Information shown

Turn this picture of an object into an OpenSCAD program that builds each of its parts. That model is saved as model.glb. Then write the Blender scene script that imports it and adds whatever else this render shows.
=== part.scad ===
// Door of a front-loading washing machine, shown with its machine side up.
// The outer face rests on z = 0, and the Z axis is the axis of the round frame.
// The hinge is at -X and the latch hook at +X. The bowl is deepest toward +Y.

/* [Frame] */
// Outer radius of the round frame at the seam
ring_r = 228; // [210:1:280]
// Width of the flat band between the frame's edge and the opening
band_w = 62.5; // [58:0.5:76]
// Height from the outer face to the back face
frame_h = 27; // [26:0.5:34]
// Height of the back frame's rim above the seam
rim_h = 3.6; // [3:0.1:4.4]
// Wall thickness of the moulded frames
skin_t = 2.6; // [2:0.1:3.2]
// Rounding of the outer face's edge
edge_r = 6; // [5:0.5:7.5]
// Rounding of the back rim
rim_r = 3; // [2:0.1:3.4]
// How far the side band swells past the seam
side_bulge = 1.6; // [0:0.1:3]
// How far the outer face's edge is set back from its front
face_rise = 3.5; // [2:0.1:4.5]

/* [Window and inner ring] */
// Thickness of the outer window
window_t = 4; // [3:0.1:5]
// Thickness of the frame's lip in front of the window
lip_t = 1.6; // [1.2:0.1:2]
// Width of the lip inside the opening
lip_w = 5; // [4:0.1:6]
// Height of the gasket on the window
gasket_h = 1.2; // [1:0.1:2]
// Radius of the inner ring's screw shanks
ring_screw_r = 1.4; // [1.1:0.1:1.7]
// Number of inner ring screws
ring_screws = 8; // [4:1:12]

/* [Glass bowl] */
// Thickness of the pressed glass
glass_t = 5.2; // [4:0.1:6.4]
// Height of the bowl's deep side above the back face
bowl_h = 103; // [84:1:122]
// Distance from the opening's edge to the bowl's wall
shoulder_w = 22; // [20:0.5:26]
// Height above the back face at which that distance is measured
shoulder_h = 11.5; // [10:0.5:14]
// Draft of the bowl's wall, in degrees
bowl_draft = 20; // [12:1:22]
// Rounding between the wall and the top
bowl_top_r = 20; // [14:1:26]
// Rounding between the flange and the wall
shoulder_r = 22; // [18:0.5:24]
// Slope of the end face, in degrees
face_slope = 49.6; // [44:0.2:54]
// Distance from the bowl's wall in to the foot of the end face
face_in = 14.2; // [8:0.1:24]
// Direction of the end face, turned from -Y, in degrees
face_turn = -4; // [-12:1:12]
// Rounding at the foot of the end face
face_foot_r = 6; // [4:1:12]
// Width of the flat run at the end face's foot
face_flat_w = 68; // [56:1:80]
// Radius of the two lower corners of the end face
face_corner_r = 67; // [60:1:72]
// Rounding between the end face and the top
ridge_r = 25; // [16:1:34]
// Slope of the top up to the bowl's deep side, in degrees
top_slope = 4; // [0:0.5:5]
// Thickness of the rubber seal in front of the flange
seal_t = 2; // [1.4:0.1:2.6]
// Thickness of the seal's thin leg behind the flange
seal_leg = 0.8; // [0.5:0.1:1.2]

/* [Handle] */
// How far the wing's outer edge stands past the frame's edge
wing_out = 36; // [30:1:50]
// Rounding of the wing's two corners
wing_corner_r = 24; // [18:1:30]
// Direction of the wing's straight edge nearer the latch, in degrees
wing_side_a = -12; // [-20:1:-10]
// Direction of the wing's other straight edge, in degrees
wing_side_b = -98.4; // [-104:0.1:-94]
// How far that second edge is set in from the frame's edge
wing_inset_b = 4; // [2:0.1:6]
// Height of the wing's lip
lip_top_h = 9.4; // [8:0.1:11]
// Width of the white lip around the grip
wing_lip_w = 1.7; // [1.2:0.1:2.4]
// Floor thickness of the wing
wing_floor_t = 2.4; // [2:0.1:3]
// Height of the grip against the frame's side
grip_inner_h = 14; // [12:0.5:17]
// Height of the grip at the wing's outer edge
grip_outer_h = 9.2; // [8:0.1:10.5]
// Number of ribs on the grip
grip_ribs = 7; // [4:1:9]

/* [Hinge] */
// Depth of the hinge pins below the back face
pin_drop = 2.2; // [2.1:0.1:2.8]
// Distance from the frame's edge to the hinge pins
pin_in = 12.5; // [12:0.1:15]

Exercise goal
Count each line above in which the string "that" appears, then state only the total.

Final result
3